- [Recorded information]:
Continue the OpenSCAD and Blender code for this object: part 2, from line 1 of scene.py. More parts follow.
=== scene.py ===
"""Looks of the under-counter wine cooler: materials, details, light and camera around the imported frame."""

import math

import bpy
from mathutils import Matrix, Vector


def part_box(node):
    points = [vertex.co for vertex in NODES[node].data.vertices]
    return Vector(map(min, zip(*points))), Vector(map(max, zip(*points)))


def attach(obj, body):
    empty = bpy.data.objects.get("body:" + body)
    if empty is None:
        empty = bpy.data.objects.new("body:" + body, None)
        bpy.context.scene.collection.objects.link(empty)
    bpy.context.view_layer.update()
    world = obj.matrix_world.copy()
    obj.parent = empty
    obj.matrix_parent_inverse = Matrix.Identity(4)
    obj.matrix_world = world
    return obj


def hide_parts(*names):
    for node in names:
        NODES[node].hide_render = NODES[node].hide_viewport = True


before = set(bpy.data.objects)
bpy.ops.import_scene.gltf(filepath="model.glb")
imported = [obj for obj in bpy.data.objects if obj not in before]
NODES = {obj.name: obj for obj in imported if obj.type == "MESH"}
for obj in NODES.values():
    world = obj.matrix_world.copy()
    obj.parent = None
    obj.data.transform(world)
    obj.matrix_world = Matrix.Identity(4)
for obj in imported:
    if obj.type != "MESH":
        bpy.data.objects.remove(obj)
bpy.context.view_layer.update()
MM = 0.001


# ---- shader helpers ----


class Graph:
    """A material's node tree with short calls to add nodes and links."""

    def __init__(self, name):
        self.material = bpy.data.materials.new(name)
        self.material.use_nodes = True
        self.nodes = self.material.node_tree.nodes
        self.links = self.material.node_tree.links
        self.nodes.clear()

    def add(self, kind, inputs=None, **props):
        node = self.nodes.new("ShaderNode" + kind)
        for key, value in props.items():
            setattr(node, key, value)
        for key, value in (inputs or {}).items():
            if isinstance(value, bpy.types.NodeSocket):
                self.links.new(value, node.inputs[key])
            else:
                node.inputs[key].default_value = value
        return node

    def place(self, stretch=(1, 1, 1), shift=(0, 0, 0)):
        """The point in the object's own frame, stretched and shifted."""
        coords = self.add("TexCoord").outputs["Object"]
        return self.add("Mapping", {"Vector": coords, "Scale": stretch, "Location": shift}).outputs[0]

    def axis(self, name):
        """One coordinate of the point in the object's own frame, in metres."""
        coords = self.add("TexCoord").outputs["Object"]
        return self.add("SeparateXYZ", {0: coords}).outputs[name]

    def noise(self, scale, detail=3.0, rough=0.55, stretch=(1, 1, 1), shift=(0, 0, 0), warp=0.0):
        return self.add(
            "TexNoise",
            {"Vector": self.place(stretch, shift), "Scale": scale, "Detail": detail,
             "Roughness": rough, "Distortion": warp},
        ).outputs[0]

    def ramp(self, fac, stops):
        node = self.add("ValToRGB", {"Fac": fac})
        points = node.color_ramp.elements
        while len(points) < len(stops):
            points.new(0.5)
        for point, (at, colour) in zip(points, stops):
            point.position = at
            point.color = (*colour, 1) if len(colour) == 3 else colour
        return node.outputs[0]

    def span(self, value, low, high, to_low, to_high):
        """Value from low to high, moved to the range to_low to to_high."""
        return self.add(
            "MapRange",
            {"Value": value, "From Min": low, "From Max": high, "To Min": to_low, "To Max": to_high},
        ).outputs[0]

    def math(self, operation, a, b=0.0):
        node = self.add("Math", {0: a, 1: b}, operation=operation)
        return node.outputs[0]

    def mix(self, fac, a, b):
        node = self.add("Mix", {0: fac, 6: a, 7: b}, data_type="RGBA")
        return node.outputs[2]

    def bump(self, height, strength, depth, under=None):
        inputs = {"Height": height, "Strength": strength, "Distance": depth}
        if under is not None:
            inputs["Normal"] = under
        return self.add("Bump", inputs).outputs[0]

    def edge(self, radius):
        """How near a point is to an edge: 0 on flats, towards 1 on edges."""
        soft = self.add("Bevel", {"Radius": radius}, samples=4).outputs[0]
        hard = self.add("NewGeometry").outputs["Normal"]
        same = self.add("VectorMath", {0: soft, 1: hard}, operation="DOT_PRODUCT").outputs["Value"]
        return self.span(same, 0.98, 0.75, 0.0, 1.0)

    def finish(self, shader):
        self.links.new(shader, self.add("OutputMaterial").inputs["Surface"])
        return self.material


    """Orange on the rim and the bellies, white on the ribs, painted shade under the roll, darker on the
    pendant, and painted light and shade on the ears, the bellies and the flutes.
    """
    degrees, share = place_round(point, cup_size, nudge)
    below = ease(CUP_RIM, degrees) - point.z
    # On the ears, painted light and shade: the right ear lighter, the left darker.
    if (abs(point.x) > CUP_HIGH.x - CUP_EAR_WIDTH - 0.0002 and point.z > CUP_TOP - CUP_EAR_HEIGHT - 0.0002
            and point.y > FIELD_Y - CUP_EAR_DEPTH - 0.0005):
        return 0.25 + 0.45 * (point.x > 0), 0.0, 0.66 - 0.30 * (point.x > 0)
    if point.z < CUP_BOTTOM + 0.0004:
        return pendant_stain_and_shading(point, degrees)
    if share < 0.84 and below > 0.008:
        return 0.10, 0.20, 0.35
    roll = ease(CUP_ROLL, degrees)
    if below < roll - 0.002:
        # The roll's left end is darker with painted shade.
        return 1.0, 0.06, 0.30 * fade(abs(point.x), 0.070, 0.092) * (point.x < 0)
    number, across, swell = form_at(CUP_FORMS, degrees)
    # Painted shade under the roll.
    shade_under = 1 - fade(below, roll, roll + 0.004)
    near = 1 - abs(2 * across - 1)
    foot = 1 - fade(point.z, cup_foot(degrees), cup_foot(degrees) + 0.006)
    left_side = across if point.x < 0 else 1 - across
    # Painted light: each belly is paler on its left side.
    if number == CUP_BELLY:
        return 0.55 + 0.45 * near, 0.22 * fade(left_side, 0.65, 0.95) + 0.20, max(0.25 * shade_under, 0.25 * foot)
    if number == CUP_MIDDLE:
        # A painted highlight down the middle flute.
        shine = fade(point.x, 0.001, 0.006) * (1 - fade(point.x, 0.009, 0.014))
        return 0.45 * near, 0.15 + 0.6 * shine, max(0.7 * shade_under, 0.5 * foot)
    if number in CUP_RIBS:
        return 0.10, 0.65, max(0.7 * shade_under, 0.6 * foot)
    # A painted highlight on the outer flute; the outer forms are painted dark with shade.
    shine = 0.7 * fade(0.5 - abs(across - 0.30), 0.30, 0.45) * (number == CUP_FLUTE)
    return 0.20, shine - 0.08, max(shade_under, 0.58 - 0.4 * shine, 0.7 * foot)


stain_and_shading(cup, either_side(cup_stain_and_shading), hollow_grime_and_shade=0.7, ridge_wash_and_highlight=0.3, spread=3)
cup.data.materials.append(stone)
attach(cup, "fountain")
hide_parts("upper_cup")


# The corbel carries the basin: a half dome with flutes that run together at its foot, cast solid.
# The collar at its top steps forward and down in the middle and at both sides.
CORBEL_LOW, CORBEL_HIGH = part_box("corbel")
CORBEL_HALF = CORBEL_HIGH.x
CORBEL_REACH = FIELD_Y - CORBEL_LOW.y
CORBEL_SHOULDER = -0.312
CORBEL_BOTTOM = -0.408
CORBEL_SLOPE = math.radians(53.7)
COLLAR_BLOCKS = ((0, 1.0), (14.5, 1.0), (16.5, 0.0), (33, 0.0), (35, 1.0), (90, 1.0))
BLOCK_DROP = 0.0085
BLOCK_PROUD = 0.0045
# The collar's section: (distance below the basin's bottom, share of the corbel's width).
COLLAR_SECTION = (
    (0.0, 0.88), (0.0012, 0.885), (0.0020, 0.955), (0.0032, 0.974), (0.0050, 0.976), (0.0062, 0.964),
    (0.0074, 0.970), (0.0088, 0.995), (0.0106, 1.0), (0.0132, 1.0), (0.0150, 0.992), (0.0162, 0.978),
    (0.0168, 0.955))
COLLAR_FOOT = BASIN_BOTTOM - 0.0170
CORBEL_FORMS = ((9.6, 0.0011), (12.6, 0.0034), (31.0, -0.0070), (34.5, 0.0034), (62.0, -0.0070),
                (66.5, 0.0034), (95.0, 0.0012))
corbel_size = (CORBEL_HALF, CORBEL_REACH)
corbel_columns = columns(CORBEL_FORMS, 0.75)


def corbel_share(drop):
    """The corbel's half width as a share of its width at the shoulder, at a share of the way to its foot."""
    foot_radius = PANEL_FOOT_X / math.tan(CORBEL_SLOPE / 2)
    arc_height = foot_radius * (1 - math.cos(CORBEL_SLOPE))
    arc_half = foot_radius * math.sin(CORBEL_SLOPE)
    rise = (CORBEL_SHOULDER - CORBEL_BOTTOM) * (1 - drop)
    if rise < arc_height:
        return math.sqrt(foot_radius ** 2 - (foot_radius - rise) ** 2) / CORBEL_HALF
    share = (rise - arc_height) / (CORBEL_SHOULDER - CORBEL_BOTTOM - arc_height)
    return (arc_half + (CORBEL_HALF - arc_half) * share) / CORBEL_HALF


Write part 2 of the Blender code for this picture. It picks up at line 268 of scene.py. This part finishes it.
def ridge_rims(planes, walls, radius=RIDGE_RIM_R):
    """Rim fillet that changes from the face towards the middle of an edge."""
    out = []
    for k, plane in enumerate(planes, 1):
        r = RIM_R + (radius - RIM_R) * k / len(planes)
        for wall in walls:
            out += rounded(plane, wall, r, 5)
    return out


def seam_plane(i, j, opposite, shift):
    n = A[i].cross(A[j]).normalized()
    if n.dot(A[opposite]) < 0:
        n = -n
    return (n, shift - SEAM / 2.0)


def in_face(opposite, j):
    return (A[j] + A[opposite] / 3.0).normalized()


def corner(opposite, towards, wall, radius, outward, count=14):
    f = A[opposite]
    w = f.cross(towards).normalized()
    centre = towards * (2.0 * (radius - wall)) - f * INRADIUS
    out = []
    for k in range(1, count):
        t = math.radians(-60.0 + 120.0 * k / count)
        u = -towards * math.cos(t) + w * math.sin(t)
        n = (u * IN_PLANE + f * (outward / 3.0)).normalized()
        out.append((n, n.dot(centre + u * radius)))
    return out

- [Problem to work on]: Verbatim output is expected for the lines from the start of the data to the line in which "material's node tree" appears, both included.

- [Output for this exercise]:
Continue the OpenSCAD and Blender code for this object: part 2, from line 1 of scene.py. More parts follow.
=== scene.py ===
"""Looks of the under-counter wine cooler: materials, details, light and camera around the imported frame."""

import math

import bpy
from mathutils import Matrix, Vector


def part_box(node):
    points = [vertex.co for vertex in NODES[node].data.vertices]
    return Vector(map(min, zip(*points))), Vector(map(max, zip(*points)))


def attach(obj, body):
    empty = bpy.data.objects.get("body:" + body)
    if empty is None:
        empty = bpy.data.objects.new("body:" + body, None)
        bpy.context.scene.collection.objects.link(empty)
    bpy.context.view_layer.update()
    world = obj.matrix_world.copy()
    obj.parent = empty
    obj.matrix_parent_inverse = Matrix.Identity(4)
    obj.matrix_world = world
    return obj


def hide_parts(*names):
    for node in names:
        NODES[node].hide_render = NODES[node].hide_viewport = True


before = set(bpy.data.objects)
bpy.ops.import_scene.gltf(filepath="model.glb")
imported = [obj for obj in bpy.data.objects if obj not in before]
NODES = {obj.name: obj for obj in imported if obj.type == "MESH"}
for obj in NODES.values():
    world = obj.matrix_world.copy()
    obj.parent = None
    obj.data.transform(world)
    obj.matrix_world = Matrix.Identity(4)
for obj in imported:
    if obj.type != "MESH":
        bpy.data.objects.remove(obj)
bpy.context.view_layer.update()
MM = 0.001


# ---- shader helpers ----


class Graph:
    """A material's node tree with short calls to add nodes and links."""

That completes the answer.